Using different kinds of lines of different types of data was a technique used by Neumann’s other students at Königsberg.For example, in his 1856 investigation to optical intensities, Heinrich Wild signified the uncertainty of some results and the precision of others by drawing the less-precise results with a dotted line.3
Meyer's graph was not just a pretty picture - it could also be used for identifying errors in experimental results. If some empirically determined atomic volume did not fall "within the regular course of the curve," then there were good reasons to suspect that it was not accurately determined.
Indium gives a good example of such application of the curve. The curve hinted that its atomic weight should be changed from 37,8 to 113,4. However, Meyer warned that “[i]t would be premature, on such uncertain grounds, to make a change in previously adopted atomic weights.” At most, the curve could only direct “our attention to dubious and uncertain assumptions and urge to re-examine them.” This was an argument about the relationship between theory and experiment. The curve was a theoretical arrangement, and could not be used for tinkering with empirical results. Instead, it could be used to suggest which atomic weights and volumes needed further empirical study.
Meyer argued that it was inappropriate to use the systems to describe the properties of completely unknown elements.

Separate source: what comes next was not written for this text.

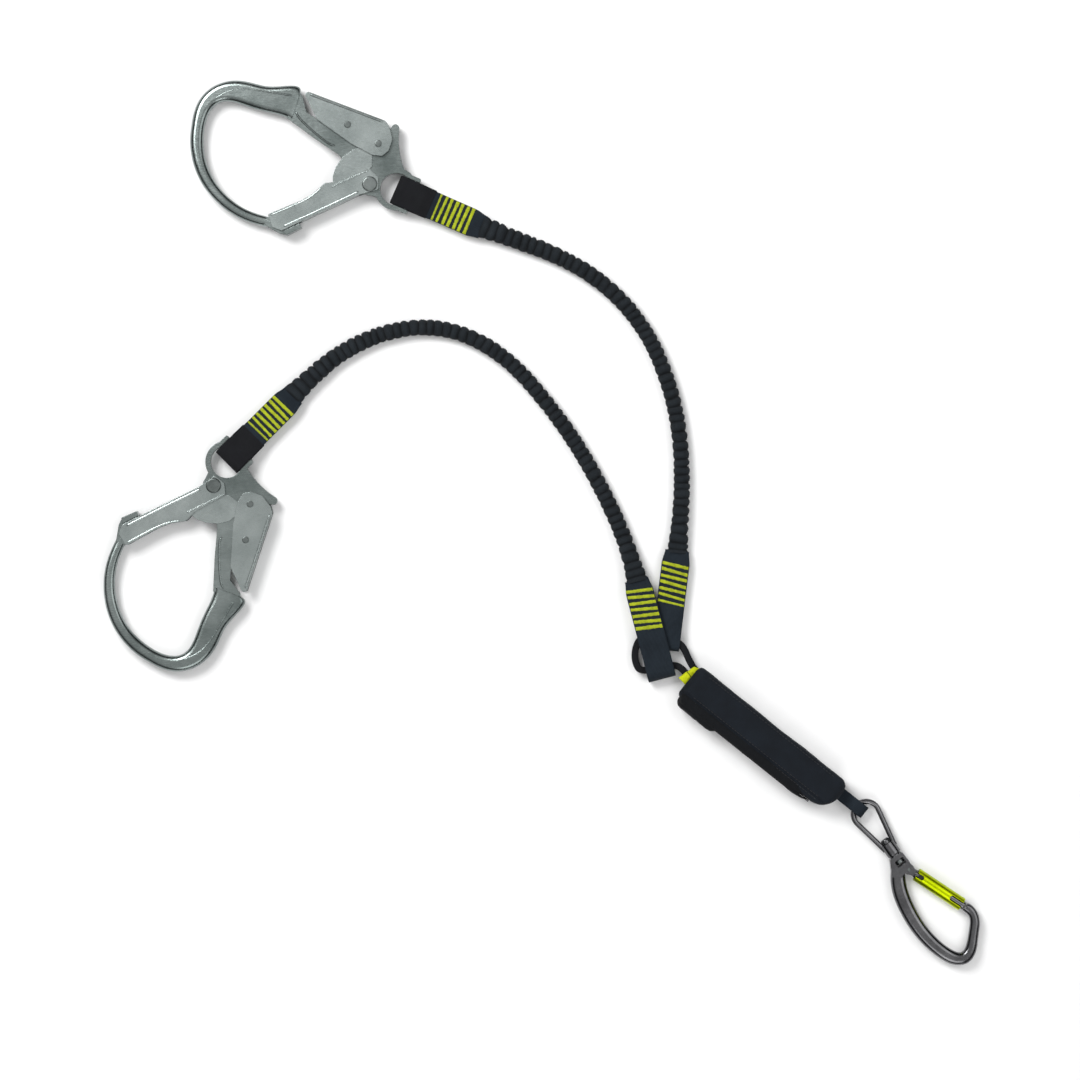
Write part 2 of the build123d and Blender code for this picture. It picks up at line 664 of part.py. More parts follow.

However, in 1871, Mendeleev used his system precisely in such way, as he described the properties of three unknown elements he titled eka-aluminium, ekaboron, and ekasilicon.4 Even after the discovery of scandium (ekaboron) and gallium (eka-aluminium), Meyer contended that such use of periodic systems was too risky. Doing so could undermine the reliability of theories in chemistry.
1: Meyer, L. (1870). Die Natur der chemischen Elemente als Function ihrer Atomgewichte. In F. Wöhler, J. Liebig, & H. Kopp (Eds.), Annalen der Chemie und Pharmacie, VII. Supplementband. (pp. 354–363). Leipzig und Heidelberg
2: Meyer, Bedson, Williams, & Bedson, Peter Phillips. (1888). Modern theories of chemistry. London: Longmans, Green, and Co.
3: Olesko, K. M. (1991). Physics as a Calling: Discipline and Practice in the Köningsberg Seminar for Physics. Ithaca and London: Cornell University Press.
4: Mendeleev, D. I. (1871). Periodicheskaya Zakonnost’ Khimicheskikh Ėlementov. In B. M. Kedrov (Ed.), Periodicheskiĭ zakon. Klassiki nauki (pp. 102–176). (1958.) Moscow: Izdatel’stvo akademii nauk SSSR.